Bégaudeau ne lâche jamais. Pas la moindre phrase de répit. Il formule sans cesse. À la fin d’un chapitre, le lecteur souvent s’aperçoit qu’il n’imprime que pouic. D’autant qu’il saute d’un personnage à l’autre. L’auteur veut « faire droit à tous les individus, toutes les positions ». Molécules. Désagrégées. D’accord. Difficile du coup d’attraper vraiment quelque chose. Chacun défile et lance plus ou moins haut son bâton de majorette. Le capitaine Brun et le brigadier Calot donnent dans le dialogue burlesque et l’emportent à l’esclaffe.
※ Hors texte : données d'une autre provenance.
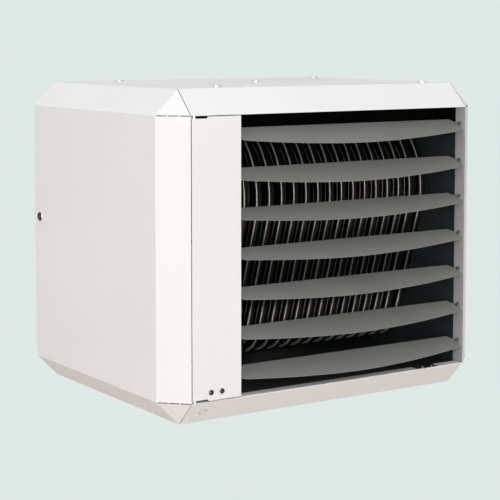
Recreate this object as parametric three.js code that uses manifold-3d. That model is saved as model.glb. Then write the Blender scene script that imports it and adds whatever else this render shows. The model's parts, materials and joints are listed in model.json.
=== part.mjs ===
// Suspended fan heater: a chamfered sheet-metal casing that hangs from the ceiling. A gas burner and its
// service door are on the left, a tubular heat exchanger lies in the air duct, an axial fan blows from
// behind and a bank of bowed louvres is in front.
// Millimetres. +Z is up, -Y is the air outlet, and the origin is the middle of the casing's top face.
import * as THREE from "three";
import { ConvexGeometry } from "three/addons/geometries/ConvexGeometry.js";
import { mergeVertices } from "three/addons/utils/BufferGeometryUtils.js";
import Module from "manifold-3d";

const wasm = await Module();
wasm.setup();

// ---------------------------------------------------------------- driving dimensions
const width = 700;
const depth = 518;
const height = 584;
const chamfer = 45; // 45 degree edges round the front, the top sides and the bottom sides
const sheet = 1.2; // thickness of the casing and duct sheets
const seam = 1.5; // open joint between two casing panels
const seat = 0.3; // gap between pieces that touch

const top = 0;
const bottom = top - height;
const front = -depth / 2;
const rear = depth / 2;
const left = -width / 2;
const right = width / 2;
const cornerX = right - chamfer; // where the side chamfers begin
const topEdge = top - chamfer; // upper and lower ends of the front face
const bottomEdge = bottom + chamfer;

const flangeWidth = 16; // folded strips that lie under the door's and the cover's chamfers
const rearFlange = 14; // folded rim of the rear panel
const lipDepth = 24; // folded lip above and below the outlet

const burnerWidth = 145; // burner compartment, from the casing's left side to the outlet
const outletLeft = left + burnerWidth; // the outlet's right side is at cornerX
const railDepth = 28;
const ductWall = cornerX + 3; // right wall of the duct, set back behind the rail
const floorHeight = chamfer - sheet - seat; // duct floor, lapped under the outlet's lower lip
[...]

Certains métaphysiquent comme ils peuvent : on assume comment le deuil ? On devient pourquoi un meurtrier ? On s’accommode comment d’un fils assassin ? On lui laisse quelle place au désir de vengeance ? Tout cela passe, comme le narrateur qui débarque à la quasi fin du récit puis s’en va ses choses dites. Mais c’est qui tous ces gens ? Tiens, on peut s’amuser aussi de quelques considérations sur l’époque (les années 1990). Tiens, tout cela commence par la future victime qui se sent presque bien, et s’achève sur le bourreau qui lui aussi pourrait une seconde, peut-être une seule, se sentir bien. Ce Bégaudeau quand même !
On peut lire son Molécules en s’exclamant ainsi quelquefois, en picorant de petits plaisirs ici ou là, et constater trois semaines après qu’il reste quoi ? Quasiment rien. Alors on lui en veut un peu.